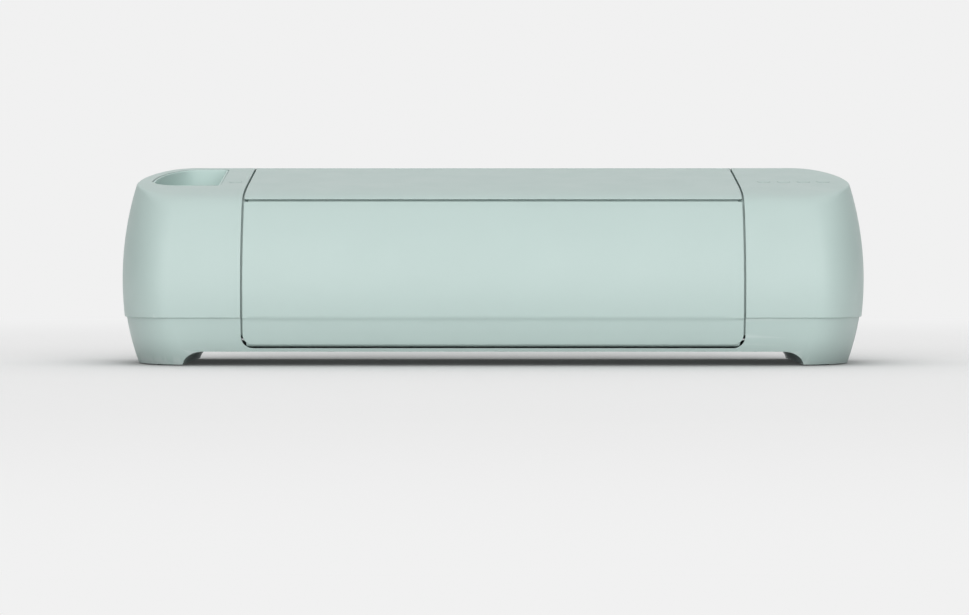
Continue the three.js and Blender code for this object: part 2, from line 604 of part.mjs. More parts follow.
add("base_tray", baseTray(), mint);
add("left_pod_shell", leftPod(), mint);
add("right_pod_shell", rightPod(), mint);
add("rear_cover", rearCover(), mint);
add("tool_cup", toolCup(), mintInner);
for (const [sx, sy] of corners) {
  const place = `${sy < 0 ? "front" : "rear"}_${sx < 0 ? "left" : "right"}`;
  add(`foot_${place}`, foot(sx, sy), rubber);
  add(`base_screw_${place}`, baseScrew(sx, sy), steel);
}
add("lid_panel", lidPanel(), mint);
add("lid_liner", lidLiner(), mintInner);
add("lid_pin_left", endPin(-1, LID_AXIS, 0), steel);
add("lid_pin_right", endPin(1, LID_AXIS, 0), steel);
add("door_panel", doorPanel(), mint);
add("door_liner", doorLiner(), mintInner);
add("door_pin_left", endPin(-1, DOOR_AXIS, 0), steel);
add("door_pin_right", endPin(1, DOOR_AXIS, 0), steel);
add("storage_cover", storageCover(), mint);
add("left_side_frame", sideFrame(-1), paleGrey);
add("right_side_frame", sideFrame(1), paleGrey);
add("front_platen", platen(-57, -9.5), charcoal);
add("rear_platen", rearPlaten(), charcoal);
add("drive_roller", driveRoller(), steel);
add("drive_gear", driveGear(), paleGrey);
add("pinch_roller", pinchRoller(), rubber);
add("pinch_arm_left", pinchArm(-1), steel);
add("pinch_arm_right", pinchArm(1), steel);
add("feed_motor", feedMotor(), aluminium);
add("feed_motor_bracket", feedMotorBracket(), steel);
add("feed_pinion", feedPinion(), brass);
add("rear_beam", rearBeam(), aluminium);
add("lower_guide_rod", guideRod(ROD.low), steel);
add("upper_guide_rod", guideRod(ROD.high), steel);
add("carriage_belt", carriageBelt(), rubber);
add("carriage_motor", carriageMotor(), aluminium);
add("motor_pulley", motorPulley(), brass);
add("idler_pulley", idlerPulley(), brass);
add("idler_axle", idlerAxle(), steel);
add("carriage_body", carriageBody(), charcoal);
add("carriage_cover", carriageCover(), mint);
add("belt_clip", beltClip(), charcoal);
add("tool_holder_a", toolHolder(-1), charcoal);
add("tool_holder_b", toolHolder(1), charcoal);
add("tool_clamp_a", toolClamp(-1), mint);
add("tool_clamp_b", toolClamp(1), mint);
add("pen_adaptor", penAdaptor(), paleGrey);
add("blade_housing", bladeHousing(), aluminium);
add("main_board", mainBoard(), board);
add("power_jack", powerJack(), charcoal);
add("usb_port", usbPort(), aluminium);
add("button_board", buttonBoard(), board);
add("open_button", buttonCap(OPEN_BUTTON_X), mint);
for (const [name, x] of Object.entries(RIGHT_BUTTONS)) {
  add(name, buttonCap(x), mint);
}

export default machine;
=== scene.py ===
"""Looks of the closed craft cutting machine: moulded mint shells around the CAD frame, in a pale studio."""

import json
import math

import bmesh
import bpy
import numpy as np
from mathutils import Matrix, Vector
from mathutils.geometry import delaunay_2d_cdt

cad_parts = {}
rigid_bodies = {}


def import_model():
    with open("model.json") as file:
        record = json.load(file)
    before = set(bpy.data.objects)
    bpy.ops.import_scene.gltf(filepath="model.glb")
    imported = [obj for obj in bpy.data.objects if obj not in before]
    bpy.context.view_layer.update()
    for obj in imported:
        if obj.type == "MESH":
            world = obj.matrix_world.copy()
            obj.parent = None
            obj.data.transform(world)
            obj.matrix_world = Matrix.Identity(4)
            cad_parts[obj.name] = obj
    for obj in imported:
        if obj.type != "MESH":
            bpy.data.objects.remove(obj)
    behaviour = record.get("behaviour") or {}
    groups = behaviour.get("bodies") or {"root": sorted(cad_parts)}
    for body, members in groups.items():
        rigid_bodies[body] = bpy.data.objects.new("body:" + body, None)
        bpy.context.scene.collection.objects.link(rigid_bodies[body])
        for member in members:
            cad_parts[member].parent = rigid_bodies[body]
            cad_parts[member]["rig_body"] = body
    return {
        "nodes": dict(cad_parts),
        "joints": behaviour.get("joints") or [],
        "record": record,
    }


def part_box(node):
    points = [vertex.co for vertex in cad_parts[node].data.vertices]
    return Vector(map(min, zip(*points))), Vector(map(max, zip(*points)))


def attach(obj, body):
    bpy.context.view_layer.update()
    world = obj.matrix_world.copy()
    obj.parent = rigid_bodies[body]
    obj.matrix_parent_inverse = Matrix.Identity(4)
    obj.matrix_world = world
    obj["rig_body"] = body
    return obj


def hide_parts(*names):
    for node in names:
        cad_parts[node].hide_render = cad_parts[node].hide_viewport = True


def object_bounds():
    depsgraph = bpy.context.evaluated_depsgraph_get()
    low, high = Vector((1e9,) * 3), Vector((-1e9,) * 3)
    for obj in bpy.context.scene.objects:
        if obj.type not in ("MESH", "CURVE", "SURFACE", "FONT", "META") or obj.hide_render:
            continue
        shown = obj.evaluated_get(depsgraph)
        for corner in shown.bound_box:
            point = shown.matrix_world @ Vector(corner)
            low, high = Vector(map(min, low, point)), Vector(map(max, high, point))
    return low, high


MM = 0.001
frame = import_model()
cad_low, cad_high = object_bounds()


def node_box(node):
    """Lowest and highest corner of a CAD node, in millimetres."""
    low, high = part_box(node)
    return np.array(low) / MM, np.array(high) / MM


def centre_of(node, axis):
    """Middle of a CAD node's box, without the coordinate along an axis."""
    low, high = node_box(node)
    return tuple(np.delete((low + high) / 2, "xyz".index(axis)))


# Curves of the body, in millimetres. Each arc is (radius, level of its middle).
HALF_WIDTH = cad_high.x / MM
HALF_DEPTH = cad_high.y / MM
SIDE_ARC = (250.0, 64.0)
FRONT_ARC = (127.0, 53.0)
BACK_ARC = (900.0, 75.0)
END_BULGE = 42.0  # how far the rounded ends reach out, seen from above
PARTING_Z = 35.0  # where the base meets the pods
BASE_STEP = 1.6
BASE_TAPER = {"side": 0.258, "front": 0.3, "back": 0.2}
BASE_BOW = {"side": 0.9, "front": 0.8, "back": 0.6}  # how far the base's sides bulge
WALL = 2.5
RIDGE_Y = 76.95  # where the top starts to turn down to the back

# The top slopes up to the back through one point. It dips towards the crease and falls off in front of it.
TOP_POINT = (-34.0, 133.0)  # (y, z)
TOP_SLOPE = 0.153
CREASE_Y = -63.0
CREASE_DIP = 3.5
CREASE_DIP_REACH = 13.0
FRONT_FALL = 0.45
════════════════
Give back, exactly as written, each line from the one that contains "for (const [name, x]" through the one that contains "record = json.load(file)".

WRITTEN SOLUTION
for (const [name, x] of Object.entries(RIGHT_BUTTONS)) {
  add(name, buttonCap(x), mint);
}

export default machine;
=== scene.py ===
"""Looks of the closed craft cutting machine: moulded mint shells around the CAD frame, in a pale studio."""

import json
import math

import bmesh
import bpy
import numpy as np
from mathutils import Matrix, Vector
from mathutils.geometry import delaunay_2d_cdt

cad_parts = {}
rigid_bodies = {}


def import_model():
    with open("model.json") as file:
        record = json.load(file)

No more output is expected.